On the one hand, External Trade Vice-Minister Roger Figueroa told Bolivarian News Agency that the FTA could reduce the Colombian-Venezuelan balance of trade and hinder intra-regional commerce. On the other hand, Francisco Mendoza, the speaker of Venezuelan exporters, thinks that exactly the opposite will happen.

Figueroa noted that the Ministry of Light Industries and Trade (Milco) -the body governing his office- has made some sensibility analyses on the impact of a number of goods that will be traded through the FTA. They reckon that some Venezuelan exports to Colombia will be replaced with US goods.

This situation will have an impact on the Andean Community (CAN,) where some issues related to FTA are being discussed, such as intellectual property, drugs and fertilizers.

The senior official emphasized that it will also affect directly producers of Colombia and the Andean Community, because the United States offers great subsidies to local farmers and industrials at the bottom of economy.

However, Mendoza insists on seeing the filled portion of the half glass of water and thinks otherwise. Venezuelan exports could find a new niche in the Colombian-US FTA.

In his opinion, it is probable that Colombia has to deprive the local market from a number of goods in order to meet the US demand.

"This means new markets where Venezuela can replace the missing goods in Colombia," in the context of the benefits shared by member countries to the Andean Community.

Venezuela exports to Colombia 6,000 tariff items. "It would be hardly to define which will be the most benefited sectors. It is too early," Mendoza said.

Criteria

On this latter issue, there is agreement between Figueroa and Mendoza. The Vice-Minister noted that the extent of the treaty cannot be measured thus far, because there are not enough details on the deal made by Colombia.

Peru and Ecuador are also heading for a FTA with the United States with conditions similar to the Colombian agreement.

The government speaker insisted on saying that, despite such situation, Venezuela will remain in the Andean Community.
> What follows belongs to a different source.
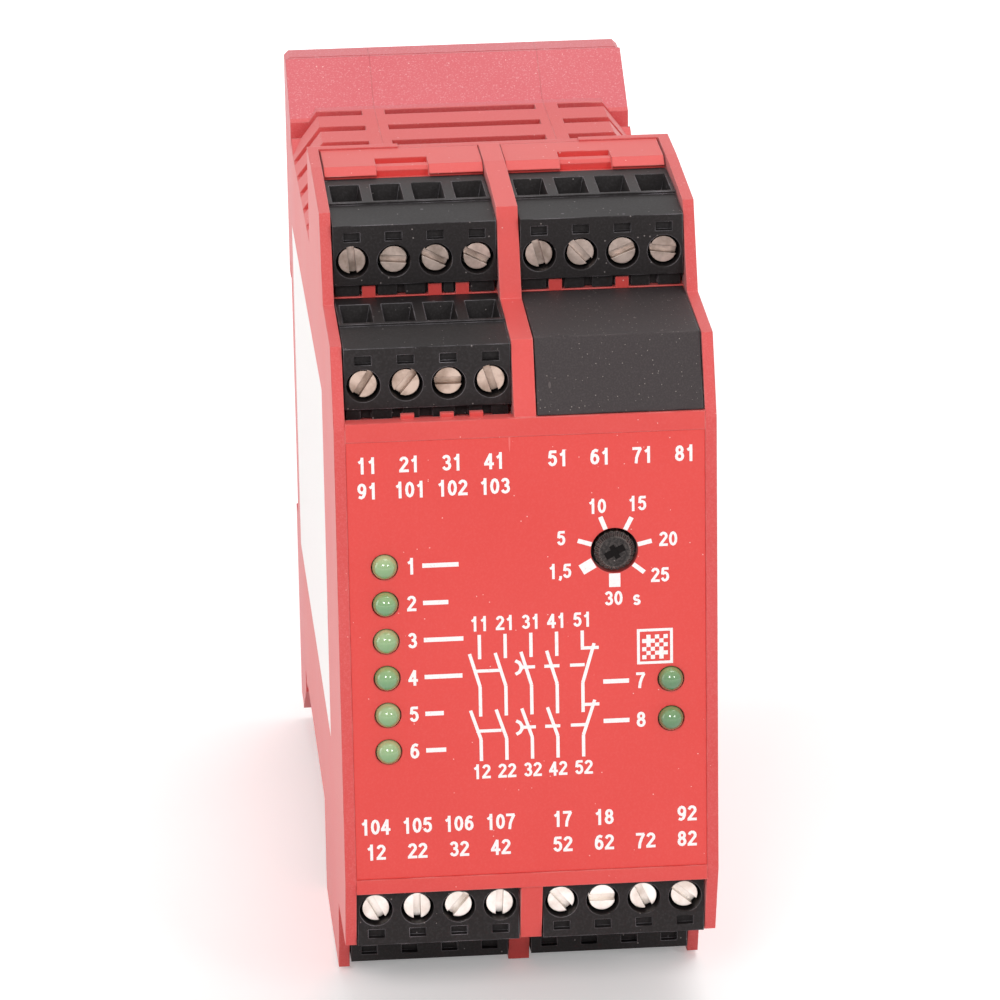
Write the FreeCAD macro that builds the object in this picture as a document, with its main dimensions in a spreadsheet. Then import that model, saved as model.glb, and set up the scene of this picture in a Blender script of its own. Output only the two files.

"Venezuela is the country that has helped most to the implementation of a common external tariff. However, Peru, Ecuador and Colombia have torpedoed these initiatives in order to upgrade the Andean Community and overcome troubles."

Another vision was provided by the Venezuelan-Colombian Chamber of Trade (Cavecol.) President Moisés Bittan commented that while FTA will overhaul the Venezuelan and Colombian productive chains, resulting in a slight replacement of the Venezuelan exportable supply with US goods for 2008, the bilateral trade of balance is expected to grow 15 percent.

As estimated by Cavecol, the supply will stand at about USD 3.7 billion. Out of this total amount, approximately USD 2.4 billion will account for Colombian exports to Venezuela.

Bittan thinks that in the face of integrationist will, the authorities of both nations will be able to find a way to reinforce trade and economic ties.